SHORT PROBLEM:
What follows is a set of records, each of which is to be written out exactly.

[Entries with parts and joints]
--- BEGIN ---

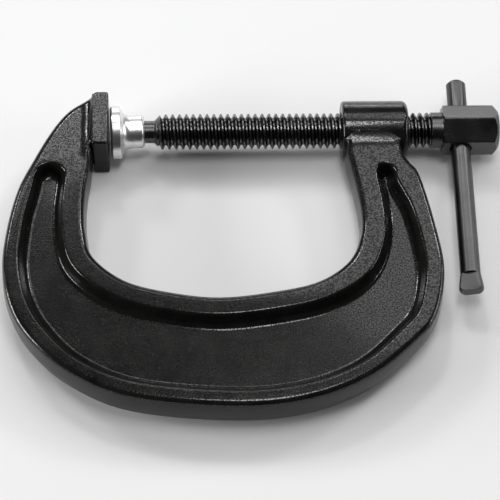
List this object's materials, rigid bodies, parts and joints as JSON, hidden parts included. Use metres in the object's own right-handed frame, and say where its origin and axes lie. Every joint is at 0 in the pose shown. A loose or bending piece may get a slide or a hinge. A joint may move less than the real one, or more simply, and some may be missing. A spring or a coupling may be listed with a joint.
{
  "type": "c clamp",
  "caption": "Forged C clamp with a threaded spindle, hexagon head, sliding tommy bar and tilting swivel pad, lying on its side.",
  "frame": {"origin": "centre of the anvil's working face, on the screw axis", "axes": "+X along the screw from the anvil towards the handle, +Y in the plane of the C from the spine towards the screw, +Z square to the C, up when the clamp lies on its side"},
  "size_m": [0.2489, 0.1824, 0.031],
  "materials": {
    "forged_black": "glossy black paint over slightly rough forging skin",
    "oxide_black": "oiled black oxide on machined steel",
    "bright_steel": "bright turned and polished steel",
    "spring_steel": "satin spring steel",
    "bar_black": "black oxide rod with rubbed grey highlights"
  },
  "bodies": {
    "frame": {"frame": "forged_black"},
    "carrier": {"pad_snap_ring": "spring_steel"},
    "screw": {"spindle": "oxide_black"},
    "pad": {"swivel_pad": "bright_steel"},
    "bar": {"tommy_bar": "bar_black"}
  },
  "joints": [
    {"name": "screw_travel", "type": "slide", "parent": "frame", "child": "carrier", "axis": [1, 0, 0], "range_m": [0, 0.09905]},
    {"name": "screw_turn", "type": "hinge", "parent": "carrier", "child": "screw", "pos_m": [0.00915, 0, 0], "axis": [1, 0, 0], "range_deg": [0, 10188]},
    {"name": "pad_tilt", "type": "hinge", "parent": "carrier", "child": "pad", "pos_m": [0.00915, 0, 0], "axis": [0, 0, 1], "range_deg": [-6, 1]},
    {"name": "bar_slide", "type": "slide", "parent": "screw", "child": "bar", "axis": [0, 1, 0], "range_m": [-0.005, 0.068]}
  ],
  "couplings": [
    {"joint": "screw_travel", "follows": "screw_turn", "m_per_rad": 0.00055704}
  ]
}
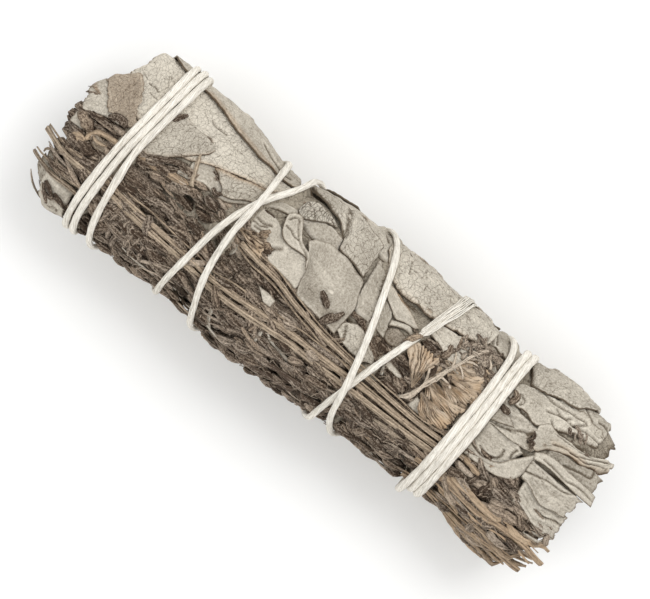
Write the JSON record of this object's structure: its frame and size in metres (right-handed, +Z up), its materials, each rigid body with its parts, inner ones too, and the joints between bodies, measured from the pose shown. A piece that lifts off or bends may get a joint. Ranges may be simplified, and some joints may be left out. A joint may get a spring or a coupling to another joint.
{
  "type": "sage and lavender bundle",
  "caption": "Hand-sized bundle of dried white sage leaves and lavender flower spikes, lying down and wound round with one cotton string.",
  "frame": {"origin": "centre of the bundle's box in plan, at the height it rests on", "axes": "+X along the bundle from the leaf tips to the cut stems, +Y towards the sage side, +Z up"},
  "size_m": [0.1249, 0.0412, 0.0339],
  "materials": {
    "sage_leaf": "matt dried leaf, felted with fine pale hairs",
    "sage_inner": "matt dried leaf and stalk, darker inside the bundle",
    "lavender_flower": "matt dried flower heads",
    "lavender_stem": "matt dried stem",
    "dried_brown_leaf": "matt withered leaf",
    "cotton_string": "matt twisted cotton"
  },
  "bodies": {
    "root": {"cotton_string": "cotton_string", "inner_leaf_01": "sage_inner", "inner_leaf_02": "sage_inner", "inner_leaf_03": "sage_inner", "lavender_spike_01": "lavender_flower", "lavender_spike_02": "lavender_flower", "lavender_spike_03": "lavender_flower", "lavender_spike_04": "lavender_flower", "lavender_spike_05": "lavender_flower", "lavender_spike_06": "lavender_flower", "lavender_spike_07": "lavender_flower", "lavender_spike_08": "lavender_flower", "lavender_spike_09": "lavender_flower", "lavender_spike_10": "lavender_flower", "lavender_spike_11": "lavender_flower", "lavender_stem_01": "lavender_stem", "lavender_stem_02": "lavender_stem", "lavender_stem_03": "lavender_stem", "lavender_stem_04": "lavender_stem", "lavender_stem_05": "lavender_stem", "lavender_stem_06": "lavender_stem", "sage_leaf_01": "sage_leaf", "sage_leaf_02": "sage_leaf", "sage_leaf_03": "sage_leaf", "sage_leaf_04": "sage_leaf", "sage_leaf_05": "sage_leaf", "sage_leaf_06": "sage_leaf", "sage_leaf_07": "sage_leaf", "sage_leaf_08": "sage_leaf", "sage_leaf_09": "sage_leaf", "sage_leaf_10": "sage_leaf", "sage_leaf_11": "sage_leaf", "sage_leaf_12": "sage_leaf", "sage_leaf_13": "sage_leaf", "sage_leaf_14": "sage_leaf", "sage_leaf_15": "sage_leaf", "sage_leaf_16": "sage_leaf", "sage_leaf_17": "sage_leaf", "sage_leaf_18": "sage_leaf", "sage_leaf_19": "sage_leaf", "sage_leaf_20": "sage_leaf", "sage_leaf_21": "sage_leaf", "sage_leaf_22": "sage_leaf", "sage_leaf_23": "sage_leaf", "sage_leaf_24": "sage_leaf", "sage_leaf_25": "sage_leaf", "sage_leaf_26": "sage_leaf", "sage_leaf_27": "sage_leaf", "sage_leaf_28": "sage_leaf", "sage_leaf_29": "sage_leaf", "sage_leaf_30": "sage_leaf", "sage_leaf_31": "sage_leaf", "sage_leaf_32": "sage_leaf", "sage_leaf_33": "sage_leaf", "sage_stalk_01": "sage_inner", "sage_stalk_02": "sage_inner", "shoot_leaf_01": "dried_brown_leaf", "shoot_leaf_02": "dried_brown_leaf", "shoot_leaf_03": "dried_brown_leaf", "shoot_stalk": "dried_brown_leaf"}
  },
  "joints": []
}
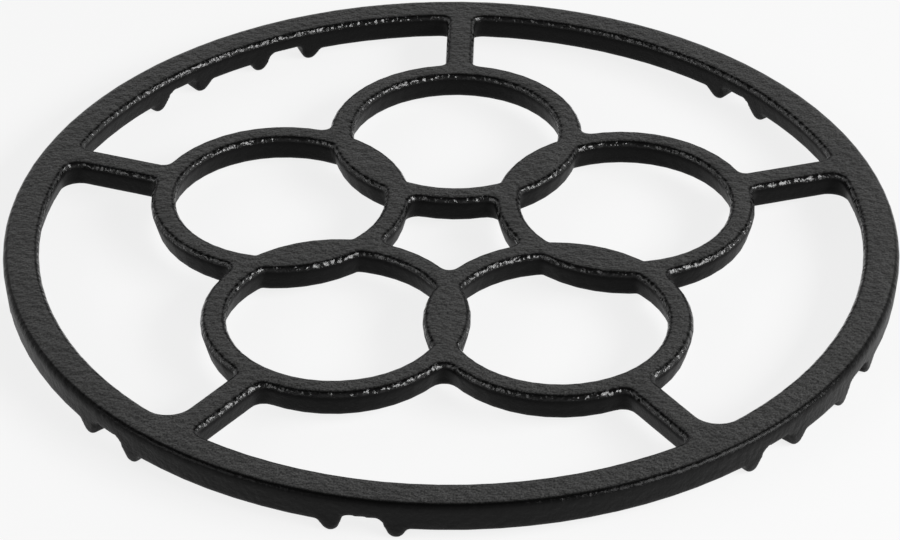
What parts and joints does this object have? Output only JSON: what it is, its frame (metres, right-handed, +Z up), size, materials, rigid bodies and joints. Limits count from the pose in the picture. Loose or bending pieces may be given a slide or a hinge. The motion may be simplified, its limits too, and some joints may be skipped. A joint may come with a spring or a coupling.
{
  "type": "wok ring",
  "caption": "Flat round cast iron wok ring with crossing rings on spokes and notches under the rim that sit over a hob's pan support.",
  "frame": {"origin": "centre of the circle on which the lug tips stand, at the bottom of the part", "axes": "+Z up through the middle of the ring, +Y along one spoke"},
  "size_m": [0.23, 0.23, 0.011],
  "materials": {
    "cast_iron": "fine sand-cast texture, black, satin"
  },
  "bodies": {
    "root": {"wok_ring": "cast_iron"}
  },
  "joints": []
}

--- END ---

SOLUTION FOR THIS TASK:
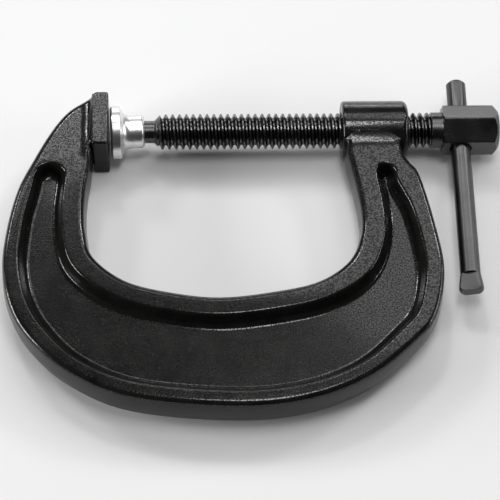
List this object's materials, rigid bodies, parts and joints as JSON, hidden parts included. Use metres in the object's own right-handed frame, and say where its origin and axes lie. Every joint is at 0 in the pose shown. A loose or bending piece may get a slide or a hinge. A joint may move less than the real one, or more simply, and some may be missing. A spring or a coupling may be listed with a joint.
{
  "type": "c clamp",
  "caption": "Forged C clamp with a threaded spindle, hexagon head, sliding tommy bar and tilting swivel pad, lying on its side.",
  "frame": {"origin": "centre of the anvil's working face, on the screw axis", "axes": "+X along the screw from the anvil towards the handle, +Y in the plane of the C from the spine towards the screw, +Z square to the C, up when the clamp lies on its side"},
  "size_m": [0.2489, 0.1824, 0.031],
  "materials": {
    "forged_black": "glossy black paint over slightly rough forging skin",
    "oxide_black": "oiled black oxide on machined steel",
    "bright_steel": "bright turned and polished steel",
    "spring_steel": "satin spring steel",
    "bar_black": "black oxide rod with rubbed grey highlights"
  },
  "bodies": {
    "frame": {"frame": "forged_black"},
    "carrier": {"pad_snap_ring": "spring_steel"},
    "screw": {"spindle": "oxide_black"},
    "pad": {"swivel_pad": "bright_steel"},
    "bar": {"tommy_bar": "bar_black"}
  },
  "joints": [
    {"name": "screw_travel", "type": "slide", "parent": "frame", "child": "carrier", "axis": [1, 0, 0], "range_m": [0, 0.09905]},
    {"name": "screw_turn", "type": "hinge", "parent": "carrier", "child": "screw", "pos_m": [0.00915, 0, 0], "axis": [1, 0, 0], "range_deg": [0, 10188]},
    {"name": "pad_tilt", "type": "hinge", "parent": "carrier", "child": "pad", "pos_m": [0.00915, 0, 0], "axis": [0, 0, 1], "range_deg": [-6, 1]},
    {"name": "bar_slide", "type": "slide", "parent": "screw", "child": "bar", "axis": [0, 1, 0], "range_m": [-0.005, 0.068]}
  ],
  "couplings": [
    {"joint": "screw_travel", "follows": "screw_turn", "m_per_rad": 0.00055704}
  ]
}
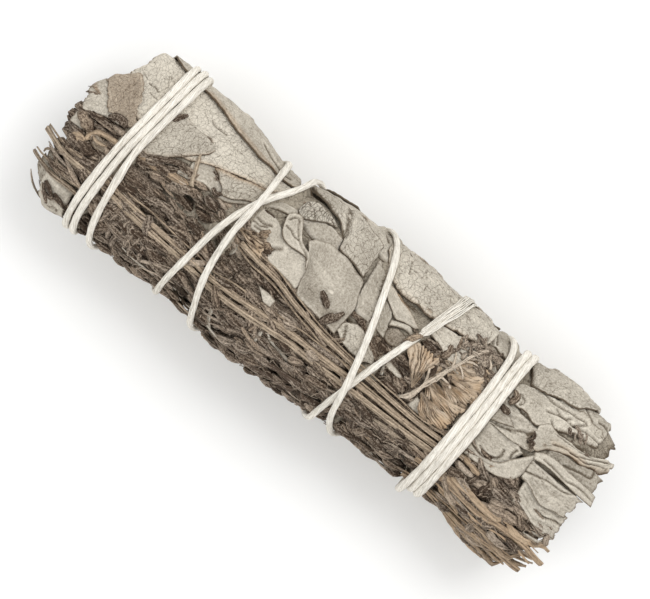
Write the JSON record of this object's structure: its frame and size in metres (right-handed, +Z up), its materials, each rigid body with its parts, inner ones too, and the joints between bodies, measured from the pose shown. A piece that lifts off or bends may get a joint. Ranges may be simplified, and some joints may be left out. A joint may get a spring or a coupling to another joint.
{
  "type": "sage and lavender bundle",
  "caption": "Hand-sized bundle of dried white sage leaves and lavender flower spikes, lying down and wound round with one cotton string.",
  "frame": {"origin": "centre of the bundle's box in plan, at the height it rests on", "axes": "+X along the bundle from the leaf tips to the cut stems, +Y towards the sage side, +Z up"},
  "size_m": [0.1249, 0.0412, 0.0339],
  "materials": {
    "sage_leaf": "matt dried leaf, felted with fine pale hairs",
    "sage_inner": "matt dried leaf and stalk, darker inside the bundle",
    "lavender_flower": "matt dried flower heads",
    "lavender_stem": "matt dried stem",
    "dried_brown_leaf": "matt withered leaf",
    "cotton_string": "matt twisted cotton"
  },
  "bodies": {
    "root": {"cotton_string": "cotton_string", "inner_leaf_01": "sage_inner", "inner_leaf_02": "sage_inner", "inner_leaf_03": "sage_inner", "lavender_spike_01": "lavender_flower", "lavender_spike_02": "lavender_flower", "lavender_spike_03": "lavender_flower", "lavender_spike_04": "lavender_flower", "lavender_spike_05": "lavender_flower", "lavender_spike_06": "lavender_flower", "lavender_spike_07": "lavender_flower", "lavender_spike_08": "lavender_flower", "lavender_spike_09": "lavender_flower", "lavender_spike_10": "lavender_flower", "lavender_spike_11": "lavender_flower", "lavender_stem_01": "lavender_stem", "lavender_stem_02": "lavender_stem", "lavender_stem_03": "lavender_stem", "lavender_stem_04": "lavender_stem", "lavender_stem_05": "lavender_stem", "lavender_stem_06": "lavender_stem", "sage_leaf_01": "sage_leaf", "sage_leaf_02": "sage_leaf", "sage_leaf_03": "sage_leaf", "sage_leaf_04": "sage_leaf", "sage_leaf_05": "sage_leaf", "sage_leaf_06": "sage_leaf", "sage_leaf_07": "sage_leaf", "sage_leaf_08": "sage_leaf", "sage_leaf_09": "sage_leaf", "sage_leaf_10": "sage_leaf", "sage_leaf_11": "sage_leaf", "sage_leaf_12": "sage_leaf", "sage_leaf_13": "sage_leaf", "sage_leaf_14": "sage_leaf", "sage_leaf_15": "sage_leaf", "sage_leaf_16": "sage_leaf", "sage_leaf_17": "sage_leaf", "sage_leaf_18": "sage_leaf", "sage_leaf_19": "sage_leaf", "sage_leaf_20": "sage_leaf", "sage_leaf_21": "sage_leaf", "sage_leaf_22": "sage_leaf", "sage_leaf_23": "sage_leaf", "sage_leaf_24": "sage_leaf", "sage_leaf_25": "sage_leaf", "sage_leaf_26": "sage_leaf", "sage_leaf_27": "sage_leaf", "sage_leaf_28": "sage_leaf", "sage_leaf_29": "sage_leaf", "sage_leaf_30": "sage_leaf", "sage_leaf_31": "sage_leaf", "sage_leaf_32": "sage_leaf", "sage_leaf_33": "sage_leaf", "sage_stalk_01": "sage_inner", "sage_stalk_02": "sage_inner", "shoot_leaf_01": "dried_brown_leaf", "shoot_leaf_02": "dried_brown_leaf", "shoot_leaf_03": "dried_brown_leaf", "shoot_stalk": "dried_brown_leaf"}
  },
  "joints": []
}
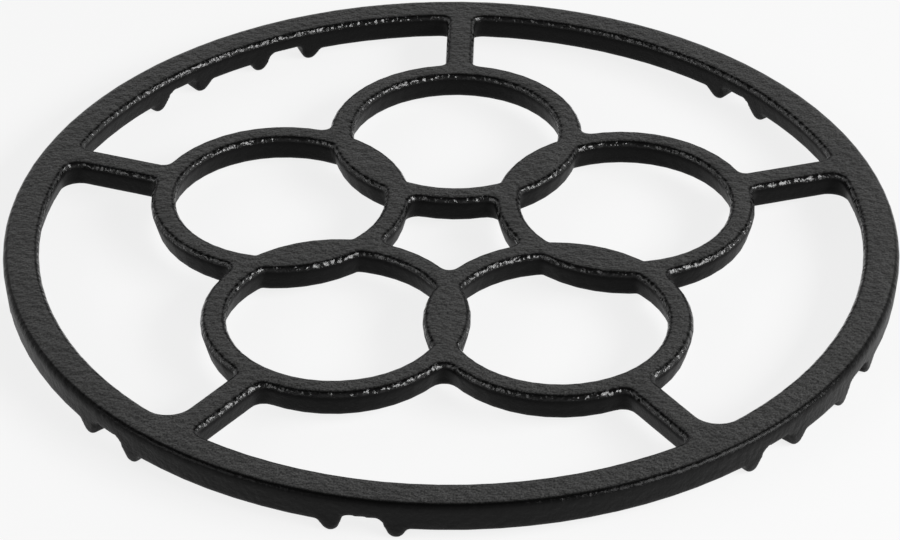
What parts and joints does this object have? Output only JSON: what it is, its frame (metres, right-handed, +Z up), size, materials, rigid bodies and joints. Limits count from the pose in the picture. Loose or bending pieces may be given a slide or a hinge. The motion may be simplified, its limits too, and some joints may be skipped. A joint may come with a spring or a coupling.
{
  "type": "wok ring",
  "caption": "Flat round cast iron wok ring with crossing rings on spokes and notches under the rim that sit over a hob's pan support.",
  "frame": {"origin": "centre of the circle on which the lug tips stand, at the bottom of the part", "axes": "+Z up through the middle of the ring, +Y along one spoke"},
  "size_m": [0.23, 0.23, 0.011],
  "materials": {
    "cast_iron": "fine sand-cast texture, black, satin"
  },
  "bodies": {
    "root": {"wok_ring": "cast_iron"}
  },
  "joints": []
}